Valér fled his home country eight years ago to escape Victor Orbán’s authoritarian regime and has subsequently watched Russia invade neighbouring Ukraine, so the pitfalls of politics and consequences of dictatorship are never far from Valér’s mind – and often reflected in his art.
“Because of Orbán and Putin, you know what I am doing here in Edinburgh,” he says. “I would like to tell the newspaper readers this is not Hungary. This bastard Orbán, now pride is illegal, one million Hungarians left the country during the last 10 years. It’s not Hungary; Hungary is very full of very educated, European humans – not gibbons and apes. I’m not so optimistic about the future.

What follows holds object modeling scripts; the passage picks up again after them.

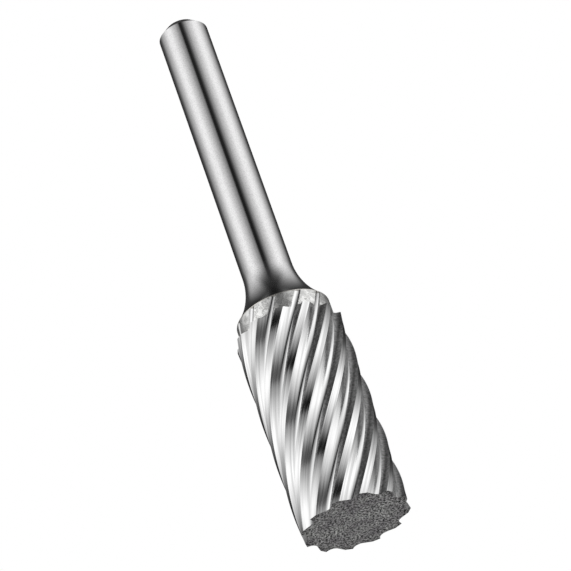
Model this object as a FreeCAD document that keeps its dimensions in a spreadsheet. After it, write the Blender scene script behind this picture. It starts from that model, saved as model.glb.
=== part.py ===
# Carbide burr, cylindrical, for a die grinder. Millimetres, +Z up the shank, origin at the centre
# of the head's flat end face, on which the burr stands.
import FreeCAD
import Part
import Sketcher
import math
import os

os.makedirs("parts", exist_ok=True)
doc = FreeCAD.newDocument("carbide_burr")
Vector = FreeCAD.Vector

# Driving sizes, in millimetres and degrees
sheet = doc.addObject("Spreadsheet::Sheet", "Sizes")
driving_sizes = [
    ("head_diameter", 12.7),
    ("cut_length", 25.4),
    ("hub_diameter", 11.1),
    ("hub_length", 2.1),
    ("shoulder_rise", 0.2),
    ("tooth_count", 12),
    ("helix_angle", 30),
    ("relief_width", 0.81),
    ("relief_drop", 0.135),
    ("tooth_depth", 0.86),
    ("floor_width", 0.6),
    ("negative_rake", 29),
    ("braze_thickness", 0.1),
    ("shank_diameter", 6),
    ("neck_radius", 9.5),
    ("shank_chamfer", 1.1),
    ("overall_length", 70),
]
for row, (alias, value) in enumerate(driving_sizes, start=1):
    sheet.set(f"A{row}", alias)
    sheet.set(f"B{row}", str(value))
    sheet.setAlias(f"B{row}", alias)
doc.recompute()

# Names for the two ends and the centre of a sketched piece, and for the sketch's own axes and origin
START, END, CENTRE = range(1, 4)
UPRIGHT_AXIS, LEVEL_AXIS = range(-2, 0)
ORIGIN = (LEVEL_AXIS, START)


def size(alias):
    return float(sheet.get(alias))


def polar(radius, angle):
    return Vector(radius * math.cos(angle), radius * math.sin(angle), 0)


def new_body(label):
    body = doc.addObject("PartDesign::Body", label)
    body.Label = label
    return body


def new_sketch(body, name, role):
    plane = next(feature for feature in body.Origin.OriginFeatures if feature.Role == role)
    sketch = body.newObject("Sketcher::SketchObject", name)
    sketch.AttachmentSupport = [(plane, "")]
    sketch.MapMode = "FlatFace"
    return sketch


def bind(sketch, name, expression, kind, where, drawn):
    # a dimension, first as drawn and from then on driven by the sheet
    index = sketch.addConstraint(Sketcher.Constraint(kind, *where, drawn))
    sketch.renameConstraint(index, name)
    sketch.setExpression(f"Constraints.{name}", expression)


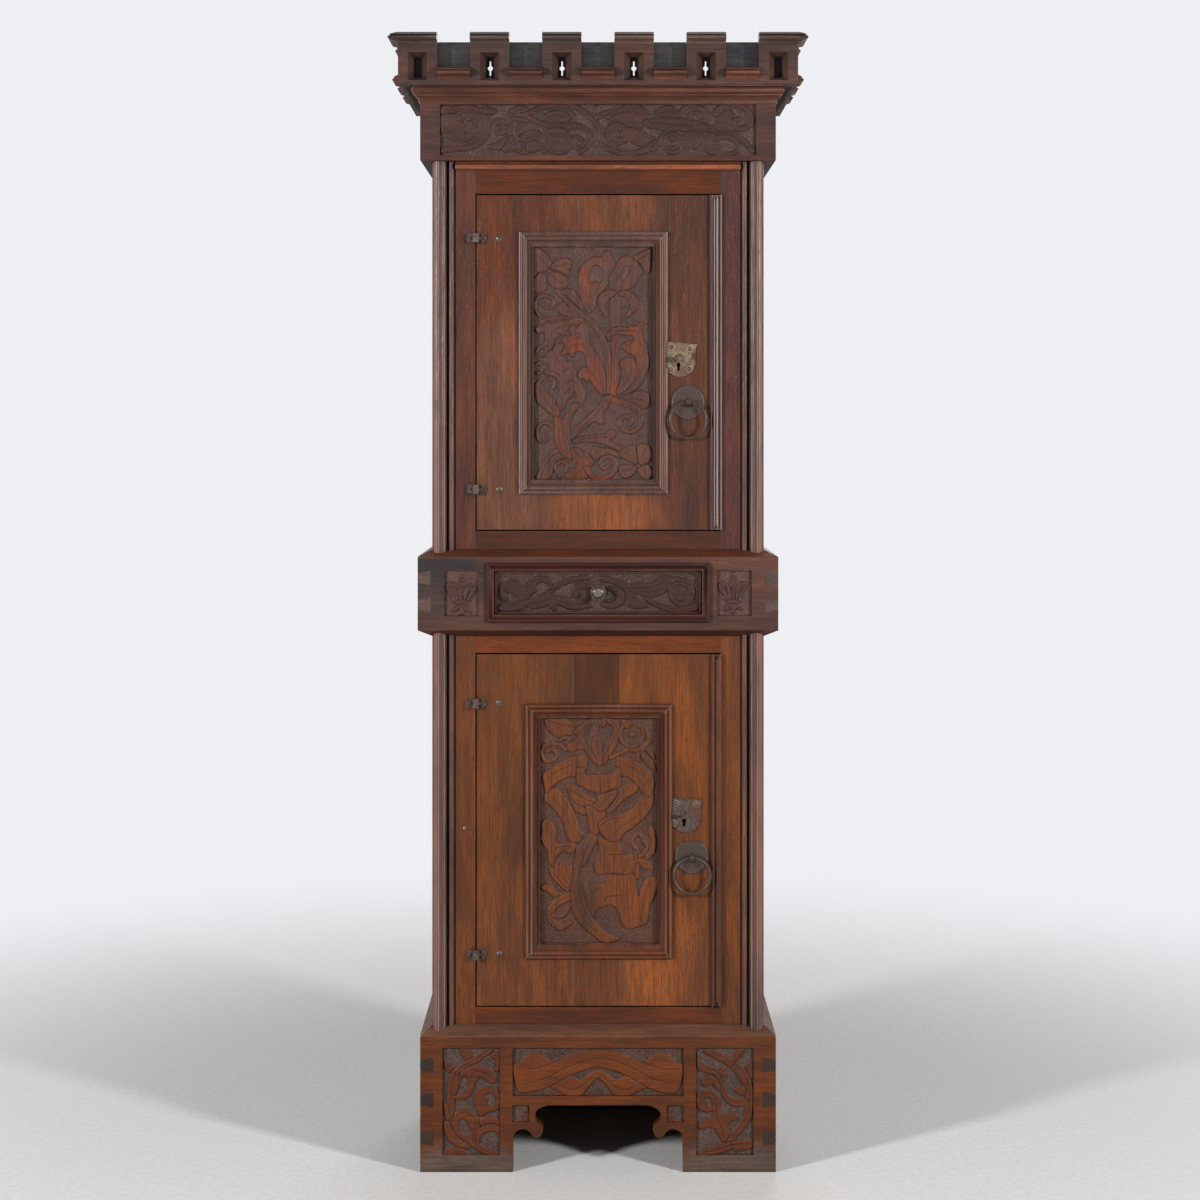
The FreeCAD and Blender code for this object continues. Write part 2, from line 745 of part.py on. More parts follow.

The artist uses discarded pieces of wood and other rubbish as is canvases (Image: Sior) But painting and making artistic statements about the sorry state of the world is “just one part of my life,” he says. “I work very hard five or six days a week and it’s just a part – but a very important part. I work a lot.
“I am a gardener, sometimes chef, sometimes gutterer and roof cleaner, now I am a landscaper. I do a lot, a kind of handy man, a painter as well.”
Valér’s art doesn’t pay the bills, but he doesn’t want it to. “I think it’s very important artists have a civil job, so you are independent from the art. I don’t want to become money maker, I want to paint what I want; nobody tells me.”
Anyone who wants to explore the world of Sior but doesn’t have time to roam the streets in the hope of stumbling upon a piece is in luck, as Valér is preparing to launch a small exhibition alongside friend and fellow Edinburgh artist Alain Monde which will be open from Saturday, March 29 at Hopetown Coffee on Broughton Street in Edinburgh.